He should lose and be required to reimburse the defendants for all costs.
But he FEEEEEEEELS so bad!
Grief is understandable. Coping with it by filing spurious lawsuits, not so much.
.........I’ve been down this road in Texas Courts. Meaning I was up against very influential people who literally own judges through long in place mechanisms that would take too long to discuss here.
But, this NY judge likely made this ruling (in my opinion) based upon favoritism to somebody who knew somebody that was close to this lawyer/daddy. We call it “the 19th hole” ruling. Sometimes we have an honest judge down here but we are known all over the world for our corrupt court system and judges. That’s point one.
Point two is that in Texas a large % of “summary judgments” are reversed on appeal. One reason that is true is that it was recognized long ago that “the system” simply could not be purged completely of the “good ole boy system” when individual courts and judges were involved. In truth, corruption is rampant. I predict this
ruling will be be reversed. I had one case at the Texas Supreme Court and they sat on it for 4 years until my billionaire defendant was able to buy em off without getting caught.
Don’t worry about proving anything either. That’s covered up by clever use of attorney client privilege and general corruption of the specific lawyers involved.
Pi55ywebsite demands cookies? effem
Not a complaint against you, sir.
I thought Gorging Out was an honored campus tradition.
Deep pockets > Deep gorge
There was a pedestrian suspension footbridge over the Fall Creek Gorge back in 1943 (built, I think, in 1913). My Dad led his Marine platoon over the bridge in lockstep (violating the rules, natch) and really got the bridge swaying. Of course, those Marines thought that was great fun. Sure glad he lived to tell me all about it.

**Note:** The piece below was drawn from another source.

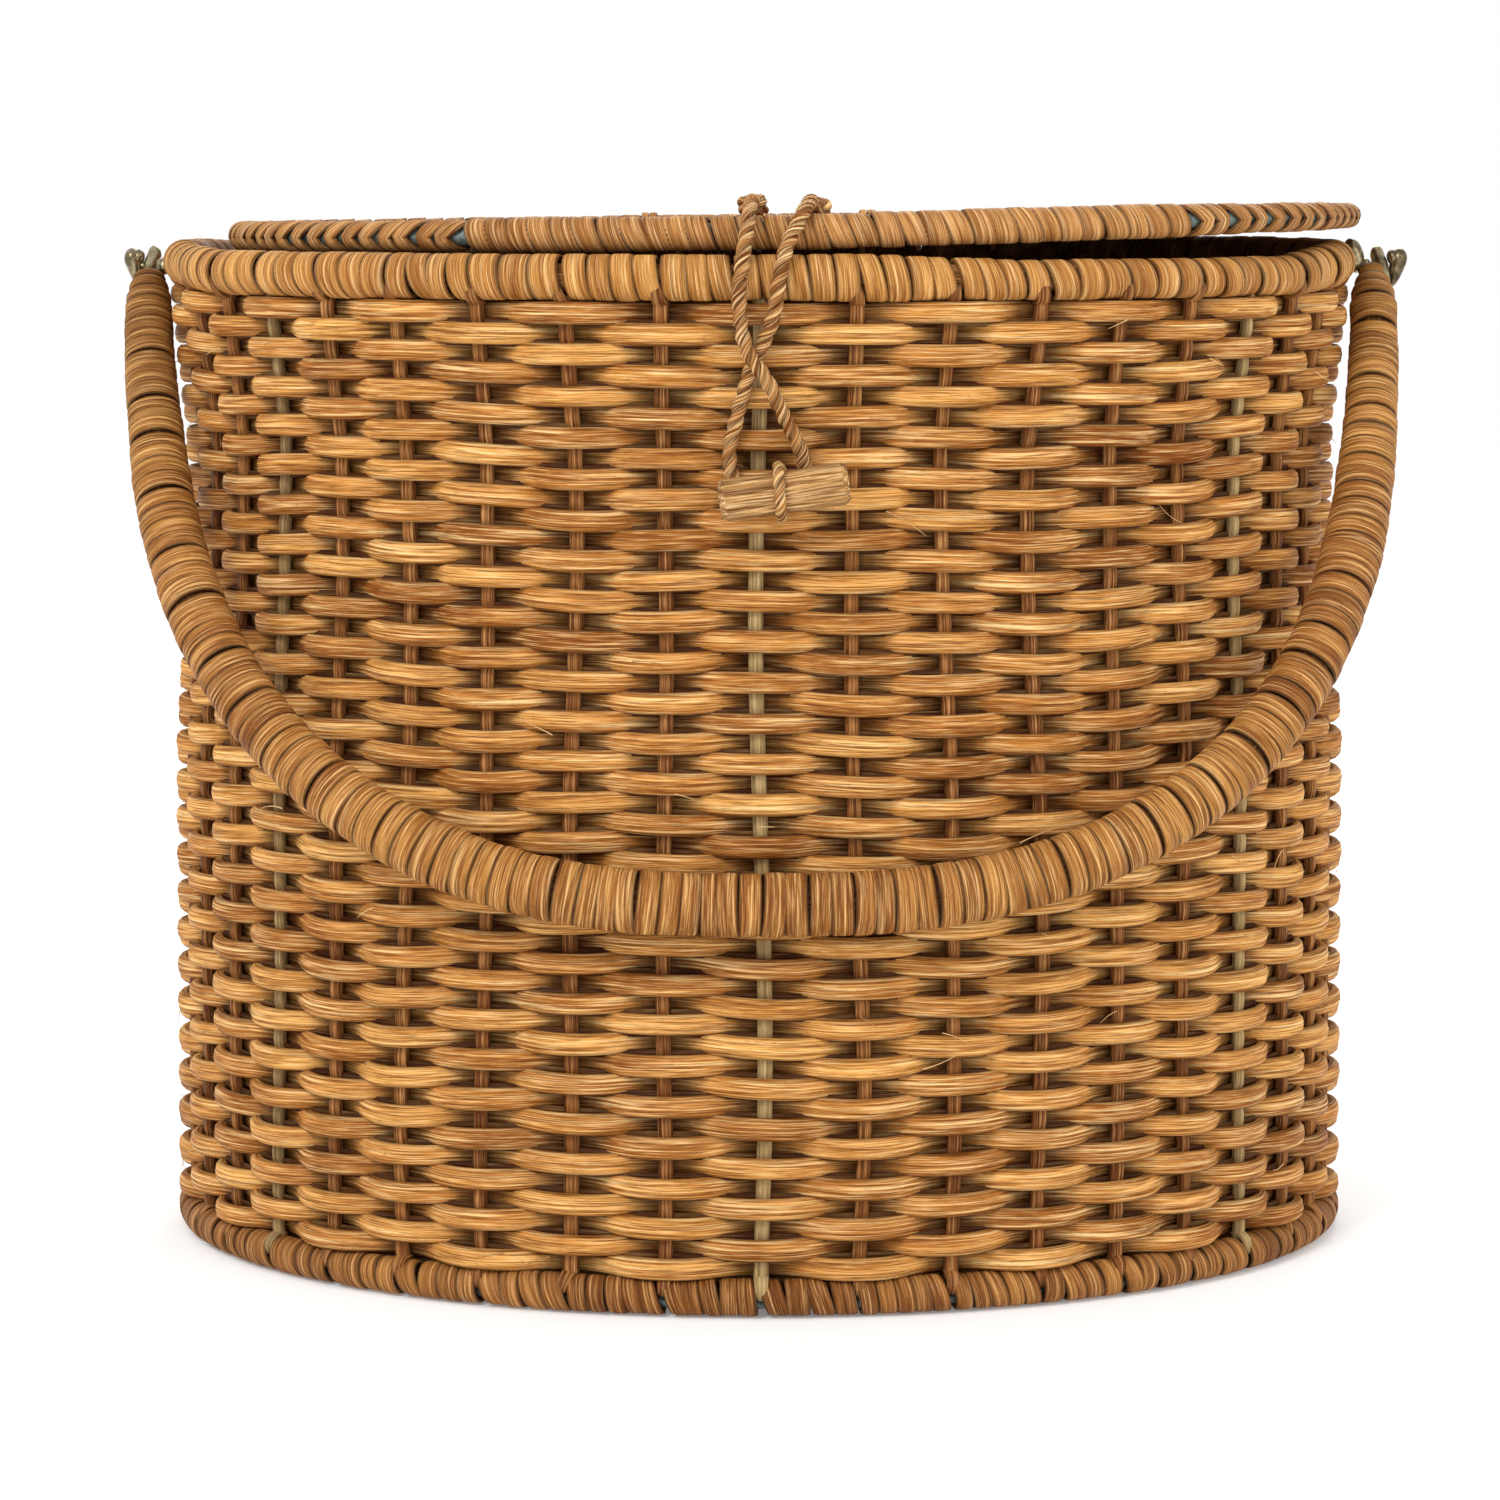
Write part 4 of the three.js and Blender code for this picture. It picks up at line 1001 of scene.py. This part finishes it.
def whiskers():
    """Fine fibres that have split away from the weave."""
    strands = Strands()
    for _ in range(LOOSE_FIBRES):
        angle, height = rng.uniform(0, TAU), rng.uniform(WALL_BOTTOM, WALL_TOP + 8 * MM)
        start, out = wall_place(np.array([angle]), np.array([height]), [WALL_HALF_THICKNESS - 0.5 * MM])
        out = out[0]
        along = np.cross(UPWARD, out) * rng.choice((-1, 1)) + UPWARD * rng.uniform(-0.5, 0.5)
        reach = rng.uniform(4, 11) * MM
        t = np.linspace(0, 1, 9)[:, None]
        line = start[0] + along * t * reach + out * (t**1.5) * reach * rng.uniform(0.05, 0.3)
        line = line + UPWARD * (t**2) * reach * rng.uniform(-0.4, 0.4)
        width = np.linspace(*LOOSE_FIBRE_HALF_WIDTHS, 9) * MM * rng.uniform(0.8, 1.4)
        strands.add(line, out, width, width, sides=5)
    strands.build("loose_fibres", HAIR, "basket", "rattan_weave")


# ---- Stage
def area_light(name, place, target, size, power, tone=(1, 1, 1)):
    data = bpy.data.lights.new(name, "AREA")
    data.size, data.energy, data.color = size, power, tone
    light = bpy.data.objects.new(name, data)
    light.location = place
    light.rotation_mode = "QUATERNION"
    light.rotation_quaternion = (Vector(target) - Vector(place)).to_track_quat("-Z", "Y")
    bpy.context.scene.collection.objects.link(light)


FLOOR_HALF_WIDTH = 12.0
FLOOR_DROP = 0.3 * MM
FLOOR_TONE, FLOOR_GLOW = 0.84, 0.17


def studio():
    """A pale floor, an even white surround and three soft lamps."""
    half = FLOOR_HALF_WIDTH
    corners = [(-half, -half, 0), (half, -half, 0), (half, half, 0), (-half, half, 0)]
    mesh = bpy.data.meshes.new("floor")
    mesh.from_pydata(corners, [], [(0, 1, 2, 3)])
    n = Nodes("floor")
    tone = (FLOOR_TONE, FLOOR_TONE, FLOOR_TONE, 1)
    mesh.materials.append(n.finish(Base_Color=tone, Roughness=0.9, Specular_IOR_Level=0.1,
                                   Emission_Color=(1, 1, 1, 1), Emission_Strength=FLOOR_GLOW))
    floor = bpy.data.objects.new("floor", mesh)
    floor.location.z = -FLOOR_DROP
    bpy.context.scene.collection.objects.link(floor)
    world = bpy.data.worlds.new("studio")
    world.use_nodes = True
    world.node_tree.nodes["Background"].inputs[0].default_value = (1, 1, 1, 1)
    world.node_tree.nodes["Background"].inputs[1].default_value = 1.0
    bpy.context.scene.world = world
    bpy.context.scene.view_settings.view_transform = "Standard"
    middle = (0, 0, 0.16)
    area_light("key", (-0.9, -1.5, 1.5), middle, 0.7, 22)
    area_light("fill", (1.4, -1.1, 0.7), middle, 1.0, 7)
    area_light("back", (0.3, 1.6, 1.3), middle, 1.0, 12)


walls()
base()
rim()
lid()
handle()
toggle()
pivots()
whiskers()
studio()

The same situation came about during my training at Camp Hood Texas in early 1944, A platoon sgt. the day before during a very heavy rain did not break cadence for his platoon when crossing a swollen stream. The bridge tumbled and several soldiers with full back pack got tossed out and drowned. Lesson learned the next day for our platoon. My recall is that it was scary enough.
So why did Howard drive his son, Bradley, to commit suicide?

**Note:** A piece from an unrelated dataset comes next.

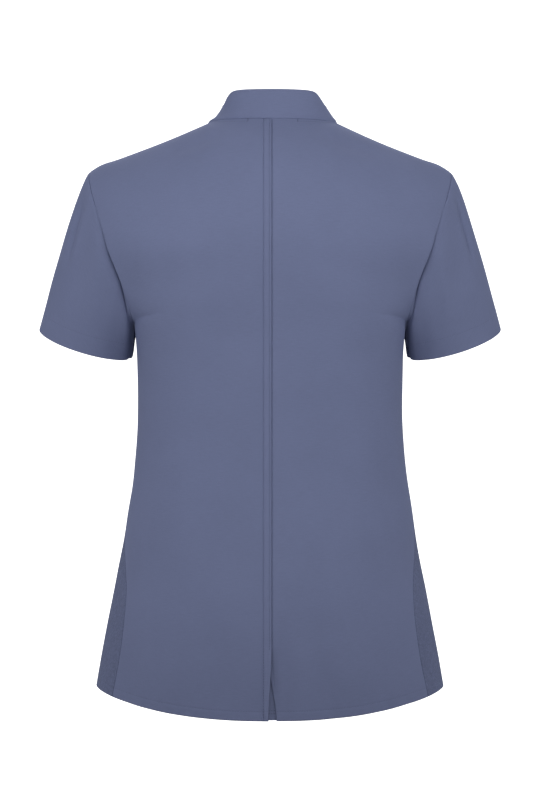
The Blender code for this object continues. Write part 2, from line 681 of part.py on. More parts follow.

Unless the bridge fell down onto the kid and killed him, how on earth is the kid’s suicide due to faulty maintenance. The only connection I see here is the leap - both in liberal logic and the kid’s chosen method of suicide.
This episode has *FAIL* written all over it....since they were unable to talk him down....and....wait for the comic gold..... **Assistant Chief Jay Silver went to the roof of a building on East River Drive in East Hartford to get a view of the man and direct rescuers to him. He stepped onto a snow-covered skylight and fell through, dropping 16 feet to a stairwell landing and another 6 feet to the landing below, Silver broke his ankle and may have broken his nose...
I'm sorry Silver was injured but they should have left this druggie to his ultimate fate.
The article notes the number of jumping deaths between 1990 and 2010.
However, Cornell was already infamous for jumping deaths when I attended graduate school in the northeast in the late 1970s.
Before reading this story, if you had asked me what Cornell was known for, I would have answered "hotel and restaurant management, trying to endure Ithaca winters, and students committing suicide by jumping from bridges."
That picture is so cool. I went over that bridge at least twice every day (or its more modern replacement) for three years.
Hah! It's all lawyered up, today.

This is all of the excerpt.